• DO THIS
Copy every line, leaving nothing out and adding nothing.

— start DATA SHOWN —

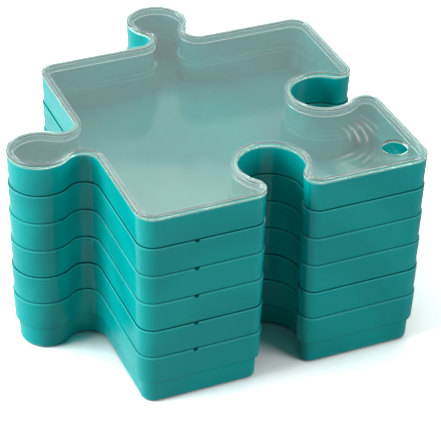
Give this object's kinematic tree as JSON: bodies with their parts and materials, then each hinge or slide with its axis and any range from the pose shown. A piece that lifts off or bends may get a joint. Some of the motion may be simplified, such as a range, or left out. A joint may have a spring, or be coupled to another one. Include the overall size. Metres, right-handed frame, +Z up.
{
  "type": "stackable jigsaw puzzle sorting tray set",
  "caption": "Stack of nesting jigsaw-piece-shaped puzzle sorting trays with round nubs and sockets, under a flat clear lid with a finger hole.",
  "frame": {"origin": "on the surface that the stack stands on, under the middle of the outline's box", "axes": "+Z up; the nubs stand out towards -X and +Y and the sockets open towards -Y and +X; the vents in the rims are on the -Y side"},
  "size_m": [0.2528, 0.2528, 0.1491],
  "materials": {
    "tray_plastic": "smooth injection-moulded teal plastic, glossy",
    "lid_plastic": "smooth see-through natural plastic, slightly milky"
  },
  "bodies": {
    "tray_1": {"tray_1": "tray_plastic"},
    "tray_2": {"tray_2": "tray_plastic"},
    "tray_3": {"tray_3": "tray_plastic"},
    "tray_4": {"tray_4": "tray_plastic"},
    "tray_5": {"tray_5": "tray_plastic"},
    "tray_6": {"tray_6": "tray_plastic"},
    "lid": {"lid": "lid_plastic"}
  },
  "joints": [
    {"name": "tray_2_lift", "type": "slide", "parent": "tray_1", "child": "tray_2", "axis": [0, 0, 1], "range_m": [0, 0.06]},
    {"name": "tray_3_lift", "type": "slide", "parent": "tray_2", "child": "tray_3", "axis": [0, 0, 1], "range_m": [0, 0.06]},
    {"name": "tray_4_lift", "type": "slide", "parent": "tray_3", "child": "tray_4", "axis": [0, 0, 1], "range_m": [0, 0.06]},
    {"name": "tray_5_lift", "type": "slide", "parent": "tray_4", "child": "tray_5", "axis": [0, 0, 1], "range_m": [0, 0.06]},
    {"name": "tray_6_lift", "type": "slide", "parent": "tray_5", "child": "tray_6", "axis": [0, 0, 1], "range_m": [0, 0.06]},
    {"name": "lid_lift", "type": "slide", "parent": "tray_6", "child": "lid", "axis": [0, 0, 1], "range_m": [0, 0.06]}
  ]
}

— end DATA SHOWN —

• OUTPUT OF THE EXERCISE
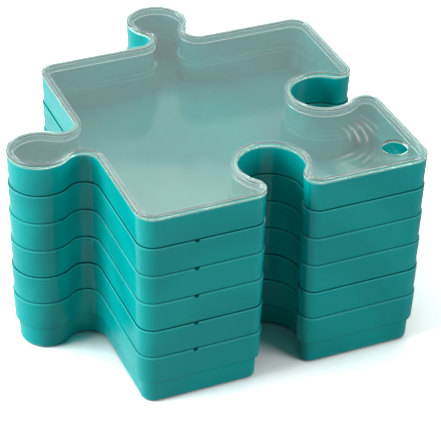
Give this object's kinematic tree as JSON: bodies with their parts and materials, then each hinge or slide with its axis and any range from the pose shown. A piece that lifts off or bends may get a joint. Some of the motion may be simplified, such as a range, or left out. A joint may have a spring, or be coupled to another one. Include the overall size. Metres, right-handed frame, +Z up.
{
  "type": "stackable jigsaw puzzle sorting tray set",
  "caption": "Stack of nesting jigsaw-piece-shaped puzzle sorting trays with round nubs and sockets, under a flat clear lid with a finger hole.",
  "frame": {"origin": "on the surface that the stack stands on, under the middle of the outline's box", "axes": "+Z up; the nubs stand out towards -X and +Y and the sockets open towards -Y and +X; the vents in the rims are on the -Y side"},
  "size_m": [0.2528, 0.2528, 0.1491],
  "materials": {
    "tray_plastic": "smooth injection-moulded teal plastic, glossy",
    "lid_plastic": "smooth see-through natural plastic, slightly milky"
  },
  "bodies": {
    "tray_1": {"tray_1": "tray_plastic"},
    "tray_2": {"tray_2": "tray_plastic"},
    "tray_3": {"tray_3": "tray_plastic"},
    "tray_4": {"tray_4": "tray_plastic"},
    "tray_5": {"tray_5": "tray_plastic"},
    "tray_6": {"tray_6": "tray_plastic"},
    "lid": {"lid": "lid_plastic"}
  },
  "joints": [
    {"name": "tray_2_lift", "type": "slide", "parent": "tray_1", "child": "tray_2", "axis": [0, 0, 1], "range_m": [0, 0.06]},
    {"name": "tray_3_lift", "type": "slide", "parent": "tray_2", "child": "tray_3", "axis": [0, 0, 1], "range_m": [0, 0.06]},
    {"name": "tray_4_lift", "type": "slide", "parent": "tray_3", "child": "tray_4", "axis": [0, 0, 1], "range_m": [0, 0.06]},
    {"name": "tray_5_lift", "type": "slide", "parent": "tray_4", "child": "tray_5", "axis": [0, 0, 1], "range_m": [0, 0.06]},
    {"name": "tray_6_lift", "type": "slide", "parent": "tray_5", "child": "tray_6", "axis": [0, 0, 1], "range_m": [0, 0.06]},
    {"name": "lid_lift", "type": "slide", "parent": "tray_6", "child": "lid", "axis": [0, 0, 1], "range_m": [0, 0.06]}
  ]
}